Task statement - Beneath this instruction is a block of data; output from it exactly the lines that run from the one containing "for (const [word, side]" through the one containing "if empty is", inclusive.

Data lines -
──────────

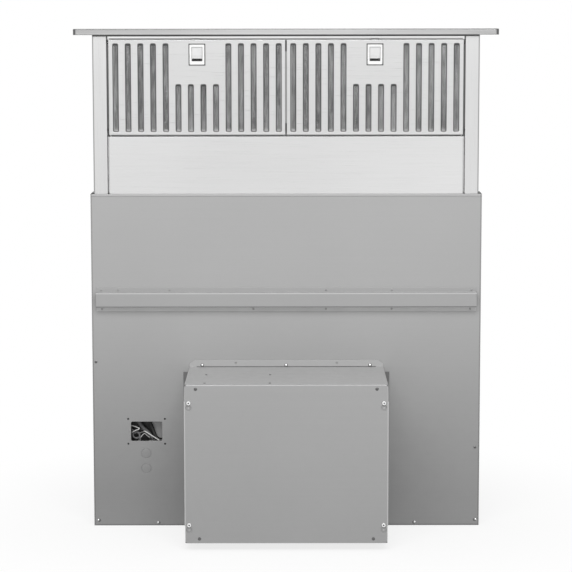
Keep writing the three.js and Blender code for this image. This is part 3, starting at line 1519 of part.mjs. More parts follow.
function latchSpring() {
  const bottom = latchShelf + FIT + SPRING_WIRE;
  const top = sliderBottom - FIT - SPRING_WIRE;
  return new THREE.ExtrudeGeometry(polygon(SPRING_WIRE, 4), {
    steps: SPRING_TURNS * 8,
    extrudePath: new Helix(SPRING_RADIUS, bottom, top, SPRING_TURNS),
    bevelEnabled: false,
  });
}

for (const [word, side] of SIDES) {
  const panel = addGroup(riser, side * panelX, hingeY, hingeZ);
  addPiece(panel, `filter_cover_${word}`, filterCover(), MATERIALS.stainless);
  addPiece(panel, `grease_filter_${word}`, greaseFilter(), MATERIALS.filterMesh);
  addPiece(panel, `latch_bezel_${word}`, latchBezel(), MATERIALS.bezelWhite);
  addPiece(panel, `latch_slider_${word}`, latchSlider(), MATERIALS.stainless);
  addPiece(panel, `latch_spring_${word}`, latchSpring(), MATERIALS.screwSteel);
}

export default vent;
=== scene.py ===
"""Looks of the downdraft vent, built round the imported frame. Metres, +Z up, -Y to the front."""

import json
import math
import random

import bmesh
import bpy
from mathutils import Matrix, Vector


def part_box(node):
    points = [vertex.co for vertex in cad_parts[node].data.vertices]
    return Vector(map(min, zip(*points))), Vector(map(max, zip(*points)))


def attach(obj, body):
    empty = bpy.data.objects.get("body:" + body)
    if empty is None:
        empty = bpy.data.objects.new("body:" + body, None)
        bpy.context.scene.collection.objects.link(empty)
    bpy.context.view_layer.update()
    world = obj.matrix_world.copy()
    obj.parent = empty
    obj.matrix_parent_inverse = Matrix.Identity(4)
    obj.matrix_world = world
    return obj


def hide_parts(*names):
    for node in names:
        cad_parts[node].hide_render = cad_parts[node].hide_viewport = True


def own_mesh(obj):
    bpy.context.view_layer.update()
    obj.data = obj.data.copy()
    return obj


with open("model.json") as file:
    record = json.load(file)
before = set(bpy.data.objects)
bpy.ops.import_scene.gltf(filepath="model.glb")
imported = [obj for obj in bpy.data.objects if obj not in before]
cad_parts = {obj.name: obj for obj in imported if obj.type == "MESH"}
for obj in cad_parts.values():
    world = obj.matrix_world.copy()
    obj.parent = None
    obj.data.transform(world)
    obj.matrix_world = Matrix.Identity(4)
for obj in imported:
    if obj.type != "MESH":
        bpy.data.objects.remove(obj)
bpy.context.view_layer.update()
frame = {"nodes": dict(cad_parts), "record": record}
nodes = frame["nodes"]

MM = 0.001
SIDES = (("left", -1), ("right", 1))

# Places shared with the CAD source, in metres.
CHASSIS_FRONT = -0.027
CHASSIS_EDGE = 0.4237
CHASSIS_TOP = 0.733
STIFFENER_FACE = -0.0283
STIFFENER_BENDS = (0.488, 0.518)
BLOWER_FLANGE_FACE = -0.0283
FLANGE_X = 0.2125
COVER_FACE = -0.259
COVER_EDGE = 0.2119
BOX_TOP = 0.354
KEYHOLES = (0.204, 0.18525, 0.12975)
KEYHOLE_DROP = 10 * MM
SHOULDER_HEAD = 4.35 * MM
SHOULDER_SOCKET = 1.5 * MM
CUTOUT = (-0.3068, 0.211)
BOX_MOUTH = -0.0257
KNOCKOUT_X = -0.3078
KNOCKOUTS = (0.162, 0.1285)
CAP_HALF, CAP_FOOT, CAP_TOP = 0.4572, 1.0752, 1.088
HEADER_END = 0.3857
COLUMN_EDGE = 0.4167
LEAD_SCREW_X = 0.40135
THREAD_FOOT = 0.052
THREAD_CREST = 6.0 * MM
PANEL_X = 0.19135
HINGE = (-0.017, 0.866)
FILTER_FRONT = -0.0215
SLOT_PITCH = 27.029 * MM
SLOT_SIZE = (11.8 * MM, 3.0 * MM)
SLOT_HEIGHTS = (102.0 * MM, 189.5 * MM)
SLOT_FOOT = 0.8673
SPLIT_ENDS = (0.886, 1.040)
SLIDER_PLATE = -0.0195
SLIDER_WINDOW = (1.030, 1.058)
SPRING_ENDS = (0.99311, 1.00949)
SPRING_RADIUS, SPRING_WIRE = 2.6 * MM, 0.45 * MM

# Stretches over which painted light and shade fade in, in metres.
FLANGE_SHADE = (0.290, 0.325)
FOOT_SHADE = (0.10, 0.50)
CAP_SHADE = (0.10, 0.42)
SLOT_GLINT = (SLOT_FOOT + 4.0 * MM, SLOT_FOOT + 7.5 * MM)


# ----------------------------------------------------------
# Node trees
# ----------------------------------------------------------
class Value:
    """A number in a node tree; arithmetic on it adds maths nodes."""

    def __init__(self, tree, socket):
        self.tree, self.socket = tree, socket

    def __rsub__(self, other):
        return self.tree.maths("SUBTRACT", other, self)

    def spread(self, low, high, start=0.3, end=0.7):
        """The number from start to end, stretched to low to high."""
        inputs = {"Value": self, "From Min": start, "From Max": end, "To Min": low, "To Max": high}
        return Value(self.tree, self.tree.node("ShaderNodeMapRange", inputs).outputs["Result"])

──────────

Solution to the problem -
for (const [word, side] of SIDES) {
  const panel = addGroup(riser, side * panelX, hingeY, hingeZ);
  addPiece(panel, `filter_cover_${word}`, filterCover(), MATERIALS.stainless);
  addPiece(panel, `grease_filter_${word}`, greaseFilter(), MATERIALS.filterMesh);
  addPiece(panel, `latch_bezel_${word}`, latchBezel(), MATERIALS.bezelWhite);
  addPiece(panel, `latch_slider_${word}`, latchSlider(), MATERIALS.stainless);
  addPiece(panel, `latch_spring_${word}`, latchSpring(), MATERIALS.screwSteel);
}

export default vent;
=== scene.py ===
"""Looks of the downdraft vent, built round the imported frame. Metres, +Z up, -Y to the front."""

import json
import math
import random

import bmesh
import bpy
from mathutils import Matrix, Vector


def part_box(node):
    points = [vertex.co for vertex in cad_parts[node].data.vertices]
    return Vector(map(min, zip(*points))), Vector(map(max, zip(*points)))


def attach(obj, body):
    empty = bpy.data.objects.get("body:" + body)
    if empty is None:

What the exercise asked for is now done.